Keyword (Postgres tsvector) — Literal words, common stems — Catches exact terms — error codes, product names, brand names
Vector (pgvector cosine similarity) — Semantic meaning — Catches paraphrases — “duplicate charge” matches “charged twice”

Each path returns its own ranked list of chunks. RRF combines them by rank position, not by raw score, which makes the fusion stable even when the two paths use different scoring scales.

Filters applied before ranking

Before any ranking happens, the candidate set is filtered:

Tenant — Only the calling tenant’s articles.
Status = published — Drafts, needs-review, and archived articles are invisible to retrieval.
Embedding present — Articles whose embeddings haven’t finished generating are excluded until indexing completes.
Category scope (optional) — Some callers pass fullCategoryIds and partialCategoryIds to scope retrieval to a subset of categories.
Language (optional) — Customers in non-default languages prefer chunks in their language, with fallback to the default.
Market (optional) — Customers browsing under a market prefer chunks tagged to that market, with fallback to global.

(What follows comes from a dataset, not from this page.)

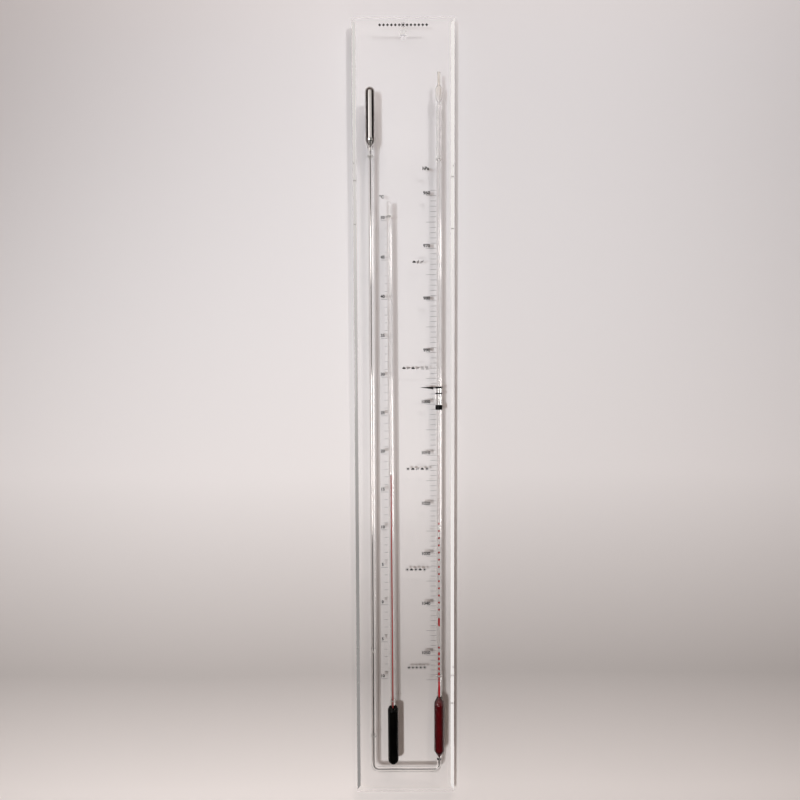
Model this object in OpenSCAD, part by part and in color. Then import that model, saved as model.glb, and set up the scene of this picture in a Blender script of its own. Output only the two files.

Roles do not appear in this list. KB roles control who sees what when browsing the public help center; the retrieval engine ignores them.

What does not affect ranking

Article role assignments. Roles are browsing-visibility tags. The retrieval engine doesn’t read them.
Tags. Tags are filterable in the in-app editor and on the public site, but they don’t change retrieval scores.
difficulty / estimatedMinutes. Informational metadata; doesn’t change ranking.
views counter. Tracked but not used as a retrieval signal today.
lastReviewedAt. Tracked but not used as a retrieval signal today.

If you need to control which articles the AI retrieves, see Can I control which articles the AI uses?.

What boosts a chunk

The signals that do affect ranking, in rough order of impact:

Embedding similarity — vector cosine distance between the query and the chunk. The dominant signal.
Keyword overlap — how well the chunk’s tsvector matches the query terms.
Outcome weight (when enabled) — chunks whose parent article has resolved similar past conversations get a small boost (default weight: 0.15).
Reranker score (when enabled) — a re-scoring model rereads the top candidates and reorders them.

Title and summary get weighted higher in the keyword path. Keywords field is included in the keyword path, not the vector path — use it for synonyms and error codes you want matched without polluting the prose.

The two retrieval modes

Legacy — Pure vector similarity over chunks. Simpler, slightly less accurate on ambiguous queries. — Default when the chunked-search feature flag is off.
Chunked + RRF — Keyword + vector fused via RRF, with optional reranker and outcome weighting. — Enabled per tenant. The current default for most tenants.

The chunked path is the design Atender invests in. The legacy path is preserved for compatibility and to compare results during gradual rollouts.

Six places retrieval is called from

The same retrieval function powers every AI surface that needs to look something up:

Specialist agent’s search_documentation tool — the AI agent inside a conversation looks up articles to answer a customer question.
Voice agent’s search_kb tool — the same, but in a phone call. Limited to 5 results and short excerpts so the agent can speak the answer naturally.
Sidekick’s suggested-answer retrieval — when an agent is replying to a conversation, Sidekick offers relevant articles to insert.
Self-Learning’s gap detection — when the system looks for cases where no good answer exists, it retrieves what it would have answered with.
Internal /api/kb/search-semantic — used by the in-app editor’s search.
Public POST /api/public/kb/:tenantId/search — the search box on your public help center, where market filters and language overlays apply.

A chunk that ranks well for one of these will rank well for all six.

Practical takeaways for authoring

Write the customer’s words. Embeddings catch paraphrases, but a chunk that uses the customer’s exact phrasing wins on both paths simultaneously.
Lead with the answer. The first chunk of an article is often the most-retrieved chunk. Don’t bury the lede.
One topic per article. Two topics in one article means one chunk per topic, but the article ranks at most once — the topic with weaker chunks loses.
Use the keywords field. Synonyms, error codes, common misspellings. The keyword path needs these to match a customer who phrases the query differently than your prose.
Keep articles current. Stale articles don’t carry an explicit penalty in retrieval, but outdated content erodes the AI’s accuracy. The quarterly review pass is the cheapest fix.